Pootling around the lower levels, there's much trademark AFX to be discovered and enjoyed here, liberally laced with squelching synths and dragged, distorted beats. The easy listening nursery rhyme geniality of Gentle People's "Journey" doesn't quite carry the weight of its ten minute duration, but the Aphex Twin Reconstruction #2 turns Jesus Jones' "Zeroes And Ones" into some kind of nagging, insistent alien transmission. The heavenly harmonium riffing of The Beatniks "Une Femme N'est Pas Un Homme" suggests a soft focus Stereolab at their fluffiest, whilst "The Beauty Of Being Numb Section B" transforms Nine Inch Nails into Beck and Mike Flowers taking it easy at some kinda fashionable soiree. (Depends what your definition of numb is, I suppose.) Even this is gradually submerged by the sound of paper-and-comb mouth breathing, a trick employed elsewhere in the AFX canon.

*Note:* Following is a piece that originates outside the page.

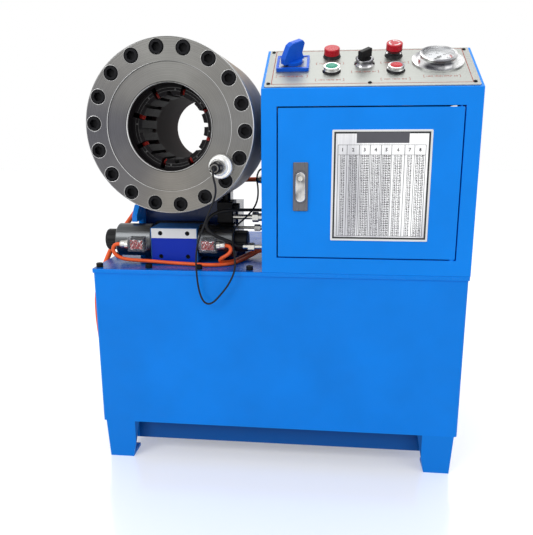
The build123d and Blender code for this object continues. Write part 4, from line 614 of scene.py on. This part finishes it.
def border(bm, frame_matrix, x0, x1, y0, y1, line, height):
    """A flat frame of four strips."""
    for strip_edges in ((x0, x1, y1 - line, y1), (x0, x1, y0, y0 + line),
                        (x0, x0 + line, y0 + line, y1 - line),
                        (x1 - line, x1, y0 + line, y1 - line)):
        slab(bm, frame_matrix, *strip_edges, 0, height)


def lathe(bm, frame_matrix, profile, segments=48, ribs=0.0, ribbed=()):
    """A body turned about the frame's z from (radius, height) points, some of them ribbed."""
    rings = []
    for index, (radius, height) in enumerate(profile):
        valley = radius - ribs if index in ribbed else radius
        rings.append([bm.verts.new(frame_matrix @ polar(valley if k % 2 else radius, angle, height))
                      for k, angle in enumerate(turns(segments))])
    for a, b in zip(rings, rings[1:]):
        join(bm, a, b)
    return rings


def hexagon(bm, frame_matrix, flats, height, turn, reach=math.inf):
    """A ring on a hexagon's outline, its corners rounded off at a reach."""
    ring = []
    for angle in turns(48):
        off = (angle + turn) % (math.pi / 3) - math.pi / 6
        radius = min(flats / 2 / math.cos(off), reach)
        ring.append(bm.verts.new(frame_matrix @ polar(radius, angle, height)))
    return ring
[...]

Seconds later Nobukazu Takemura's "Let My Fish Loose" is serving up clarinet, acoustic guitar and rattling bass, at once frighteningly avant-garde and childishly simple. The angry breakbeats and scissored string swathes of Philip Boa & The Voodoo Club's "Deep In Velvet" play suspiciously like a blueprint for the man's own "Girl/Boy Song", which would follow a year later. In this context, a barely recognisable Acid Edit of his classic hip-hop concept single "Windowlicker" sounds disappointingly like a scrapbook of rejected ideas, as does the original mix of "SAW2 CD1 TRK2", which aficionados will immediately decode as the second track of the first CD of "Selected Ambient Works Volume II", rather more robust but less distinctive than the barely shifting vistas of that album. DMX Krew's "You Can't Hide Your Love" is brittle electro girl pop, a blatant chart ploy made about five years too soon, whilst there's something strangely beguiling about the self-parodying Bacharach "ba-ba-bas", parping horns and stuttering beats of Mike Flowers' Pops "Debase, Soft Palate".

Even though the quality might be shaded slightly by the quantity, "26 Mixes For Cash" is a treasure trove for the Aphex Twin enthusiast, conveniently illustrating at least some of the pasts, presents and futures of electronica: you'll enjoy it as much or as little as you think you will.